» WHAT YOU WILL DO
Everything in the listing below from the line containing "rim_rope_radius = rim_strand_diameter" through the line containing "for node in" should be repeated exactly; leave out every other line.

** BEGIN **

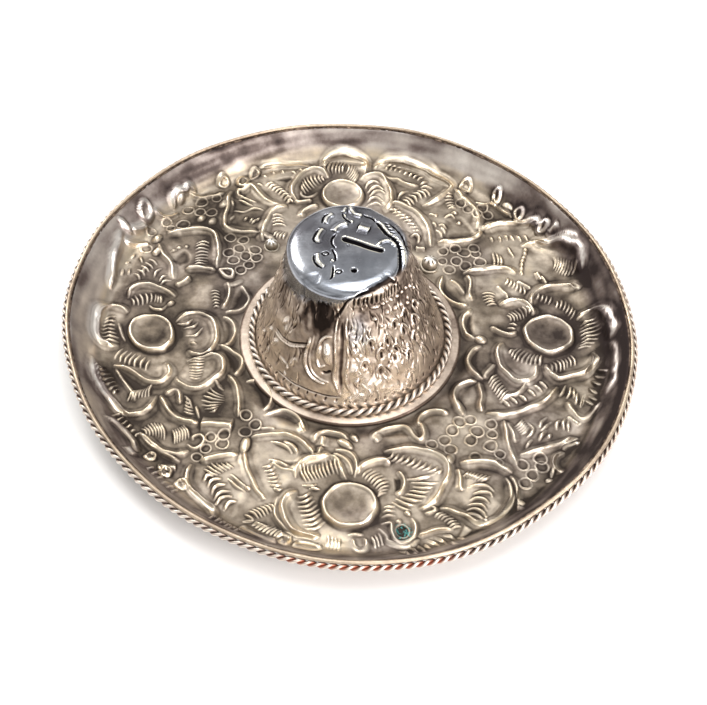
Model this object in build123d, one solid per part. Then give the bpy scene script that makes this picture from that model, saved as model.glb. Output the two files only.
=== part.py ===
from build123d import *
from math import cos, pi, radians, sin, tan
import os

# Ornamental silver sombrero: a round dish-shaped brim, a hollow raised crown soldered to its
# middle, a smooth wire and a twisted two-strand rope round the lip, a second twisted rope round
# the foot of the crown, and two round beads.  Millimetres, +Z up.  The origin is the centre of
# the circle that the flat underside of the brim rests on.

# Driving dimensions
overall_diameter = 140.0
crown_height = 34.5
sheet = 0.8

# Brim
brim_hole_radius = 22.0
brim_floor_corner_radius = 62.0
brim_wall_angle = 55.0
brim_bend_radius = 5.0
lip_height = 9.0

# Flower cups pressed into the brim: a raised ring round a dished middle
cup_count = 4
cup_place_radius = 50.4
cup_radius = 5.4
cup_ring_section = 0.55

# Rim wire and rim rope
rim_wire_diameter = 0.9
rim_strand_diameter = 0.74
rim_rope_turns = 95
rim_rope_drop = 1.1

# Crown
crown_flange_radius = 27.6
crown_foot_radius = 23.9
crown_neck_radius = 14.9
crown_neck_height = 28.0
crown_top_radius = 14.2
crown_shoulder_height = 32.8
crown_bend = 0.8
crown_shoulder_reach = 1.9
crown_shoulder_rise = 1.15

# Crown rope
crown_strand_diameter = 0.96
crown_rope_turns = 33

# Beads: (name, x, y, radius)
beads = [
    ("bead_left", -20.6, 29.8, 1.75),
    ("bead_right", 21.4, 22.9, 2.1),
]

# A bead sinks into its seat until its middle is this share of its radius above the floor
bead_seat_share = 0.92

strand_gap = 0.03
solder_gap = 0.02
spline_steps = 4

half_sheet = sheet / 2


def revolved_sheet(line):
    """A sheet of constant thickness whose middle line is turned round the Z axis."""
    outline = offset(Wire(line.edges()), half_sheet, side=Side.BOTH)
    section = make_face(outline)
    reach = overall_diameter
    right_half = Pos(reach / 2, 0) * Rectangle(reach, 2 * reach)
    return revolve(Plane.XZ * (section & right_half), Axis.Z)


def brim():
    """The dish: a flat floor with a central hole, and a wall that rises to the lip."""
    angle = radians(brim_wall_angle)
    rise = lip_height - half_sheet
    lip_radius = brim_floor_corner_radius + rise / tan(angle)
    floor_and_wall = FilletPolyline(
        (brim_hole_radius + half_sheet, half_sheet),
        (brim_floor_corner_radius, half_sheet),
        (lip_radius, lip_height),
        radius=brim_bend_radius,
    )
    dish = revolved_sheet(floor_and_wall)
    return dish.fuse(*flower_cups()), lip_radius


def flower_cups():
    """Raised rings on the floor, one for each flower."""
    for k in range(cup_count):
        turn = 360 / cup_count * k
        place = Rot(0, 0, turn) * Pos(cup_place_radius, 0, sheet)
        yield place * Torus(cup_radius, cup_ring_section)


def ring(radius, height, wire):
    """A closed ring of round wire."""
    return Pos(0, 0, height) * Torus(radius, wire / 2)


def strand(ring_radius, height, wire, turns, start):
    """One wire of a two-strand twisted rope bent round into a closed ring.

    The wire's middle line winds round the rope's own middle circle.  It is swept half a turn at
    a time, and the swept walls are sewn into one closed solid.
    """
    lay = wire / 2 + strand_gap
    half_turns = 2 * turns
    step = pi / turns

    def point(t):
        roll = turns * t + start
        r = ring_radius + lay * cos(roll)
        return Vector(r * cos(t), r * sin(t), height + lay * sin(roll))

    def heading(t):
        small = 1e-5
        return (point(t + small) - point(t - small)).normalized()

    def inward(t):
        small = 1e-3
        bend = point(t + small) + point(t - small) - point(t) * 2
        along = heading(t)
        return (bend - along * bend.dot(along)).normalized()

    walls = []
    for k in range(half_turns):
        t0 = step * k
        t1 = t0 + step
        places = [point(t0 + (t1 - t0) * j / spline_steps) for j in range(spline_steps + 1)]
        path = Edge.make_spline(places, tangents=[heading(t0), heading(t1)])
        section = Plane(origin=point(t0), x_dir=inward(t0), z_dir=heading(t0)) * Circle(wire / 2)
        piece = sweep(section, path=Wire([path]), is_frenet=True)
        walls += [face for face in piece.faces() if face.geom_type != GeomType.PLANE]
    return Solid(Shell(walls))


def crown():
    """The hollow crown: a flange, a tapering wall, a steeper neck, a shoulder and a low dome."""
    flange_height = sheet + half_sheet + solder_gap
    apex = crown_height - half_sheet
    wall = FilletPolyline(
        (crown_flange_radius - half_sheet, flange_height),
        (crown_foot_radius, flange_height),
        (crown_neck_radius, crown_neck_height),
        (crown_top_radius, crown_shoulder_height),
        radius=crown_bend,
    )
    dome_start_radius = crown_top_radius - crown_shoulder_reach
    dome_start_height = crown_shoulder_height + crown_shoulder_rise
    shoulder = TangentArc(wall @ 1, (dome_start_radius, dome_start_height), tangent=wall % 1)
    dome = ThreePointArc(
        shoulder @ 1,
        (0, apex),
        (-dome_start_radius, dome_start_height),
    )
    return revolved_sheet(wall + shoulder + dome)


def bead(x, y, radius):
    """A round bead with a small flat seat, soldered to the brim's floor."""
    seat_height = sheet + solder_gap
    centre = seat_height + bead_seat_share * radius
    ball = Pos(x, y, centre) * Sphere(radius)
    below = Pos(x, y, seat_height - radius) * Box(4 * radius, 4 * radius, 2 * radius)
    return ball - below


brim_part, lip_radius = brim()
wire_radius = rim_wire_diameter / 2
lean = radians(brim_wall_angle)
wire_reach = half_sheet + wire_radius + solder_gap
rim_wire_ring_radius = lip_radius + wire_reach * cos(lean)
rim_wire_height = lip_height + wire_reach * sin(lean)

rim_rope_radius = rim_strand_diameter + strand_gap
rim_rope_ring_radius = overall_diameter / 2 - rim_rope_radius
rim_rope_height = rim_wire_height - rim_rope_drop

crown_rope_radius = crown_strand_diameter + strand_gap
crown_rope_ring_radius = crown_foot_radius + crown_rope_radius
crown_rope_height = 2 * sheet + 2 * solder_gap + crown_rope_radius

parts = {
    "brim": brim_part,
    "rim_wire": ring(rim_wire_ring_radius, rim_wire_height, rim_wire_diameter),
    "crown": crown(),
}
for number, start in enumerate((0, pi), start=1):
    parts[f"rim_rope_strand_{number}"] = strand(
        rim_rope_ring_radius, rim_rope_height, rim_strand_diameter, rim_rope_turns, start
    )
    parts[f"crown_rope_strand_{number}"] = strand(
        crown_rope_ring_radius, crown_rope_height, crown_strand_diameter, crown_rope_turns, start
    )
for name, x, y, radius in beads:
    parts[name] = bead(x, y, radius)

os.makedirs("parts", exist_ok=True)
for name, shape in parts.items():
    export_step(shape, f"parts/{name}.step")
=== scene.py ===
import math

import bpy
import numpy as np
from mathutils import Matrix, Vector


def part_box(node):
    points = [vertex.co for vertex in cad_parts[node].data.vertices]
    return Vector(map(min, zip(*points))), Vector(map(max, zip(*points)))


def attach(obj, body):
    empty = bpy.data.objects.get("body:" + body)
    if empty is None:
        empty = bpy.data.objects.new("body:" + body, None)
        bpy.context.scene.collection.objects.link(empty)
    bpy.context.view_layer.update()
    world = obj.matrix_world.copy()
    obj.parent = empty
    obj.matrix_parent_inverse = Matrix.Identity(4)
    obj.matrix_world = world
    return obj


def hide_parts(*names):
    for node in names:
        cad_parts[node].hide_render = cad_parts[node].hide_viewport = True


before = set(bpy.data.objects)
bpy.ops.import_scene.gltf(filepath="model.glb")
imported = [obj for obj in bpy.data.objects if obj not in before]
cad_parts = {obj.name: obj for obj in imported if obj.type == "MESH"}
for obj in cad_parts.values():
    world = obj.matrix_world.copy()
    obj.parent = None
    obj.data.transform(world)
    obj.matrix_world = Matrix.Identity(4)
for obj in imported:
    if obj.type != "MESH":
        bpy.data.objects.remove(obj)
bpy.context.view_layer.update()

# Lengths below are millimetres unless a name says metres; MM turns them into Blender's metres.
MM = 0.001
rng = np.random.default_rng(11)


def cad_box_mm(node):
    """Lowest and highest corners of a CAD node, in millimetres."""
    low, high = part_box(node)
    return np.array(low) / MM, np.array(high) / MM


# The frame's own sizes
_, BRIM_HIGH = cad_box_mm("brim")
WIRE_LOW, WIRE_HIGH = cad_box_mm("rim_wire")
_, CROWN_HIGH = cad_box_mm("crown")
HALF_SHEET = 0.4

# Brim section: flat floor, a bend, and a straight wall up to the lip
HOLE_RADIUS = 22.4
FLOOR_CORNER_RADIUS = 62.0
WALL_ANGLE = math.radians(55)
BEND_RADIUS = 5.0
LIP_HEIGHT = 9.0

# Chased field of the brim
FIELD_INNER_RADIUS = 28.5
FIELD_OUTER_RADIUS = 60.0
FIELD_RISE = 0.75

# Crown section, as radii and heights of the sheet's middle line
CROWN_FLANGE_RADIUS = 27.6
CROWN_FOOT_RADIUS = 23.9
CROWN_NECK_RADIUS = 14.9
CROWN_NECK_HEIGHT = 28.0
CROWN_TOP_RADIUS = 14.2
CROWN_SHOULDER_HEIGHT = 32.8
CROWN_DOME_RADIUS = 11.0
CROWN_DOME_HEIGHT = 34.05
CROWN_FLANGE_HEIGHT = 1.22

# How far the crown's top stands to the left of its foot
CROWN_LEAN_X = -0.9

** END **

» REPLY
rim_rope_radius = rim_strand_diameter + strand_gap
rim_rope_ring_radius = overall_diameter / 2 - rim_rope_radius
rim_rope_height = rim_wire_height - rim_rope_drop

crown_rope_radius = crown_strand_diameter + strand_gap
crown_rope_ring_radius = crown_foot_radius + crown_rope_radius
crown_rope_height = 2 * sheet + 2 * solder_gap + crown_rope_radius

parts = {
    "brim": brim_part,
    "rim_wire": ring(rim_wire_ring_radius, rim_wire_height, rim_wire_diameter),
    "crown": crown(),
}
for number, start in enumerate((0, pi), start=1):
    parts[f"rim_rope_strand_{number}"] = strand(
        rim_rope_ring_radius, rim_rope_height, rim_strand_diameter, rim_rope_turns, start
    )
    parts[f"crown_rope_strand_{number}"] = strand(
        crown_rope_ring_radius, crown_rope_height, crown_strand_diameter, crown_rope_turns, start
    )
for name, x, y, radius in beads:
    parts[name] = bead(x, y, radius)

os.makedirs("parts", exist_ok=True)
for name, shape in parts.items():
    export_step(shape, f"parts/{name}.step")
=== scene.py ===
import math

import bpy
import numpy as np
from mathutils import Matrix, Vector


def part_box(node):
    points = [vertex.co for vertex in cad_parts[node].data.vertices]
    return Vector(map(min, zip(*points))), Vector(map(max, zip(*points)))


def attach(obj, body):
    empty = bpy.data.objects.get("body:" + body)
    if empty is None:
        empty = bpy.data.objects.new("body:" + body, None)
        bpy.context.scene.collection.objects.link(empty)
    bpy.context.view_layer.update()
    world = obj.matrix_world.copy()
    obj.parent = empty
    obj.matrix_parent_inverse = Matrix.Identity(4)
    obj.matrix_world = world
    return obj


def hide_parts(*names):
    for node in names:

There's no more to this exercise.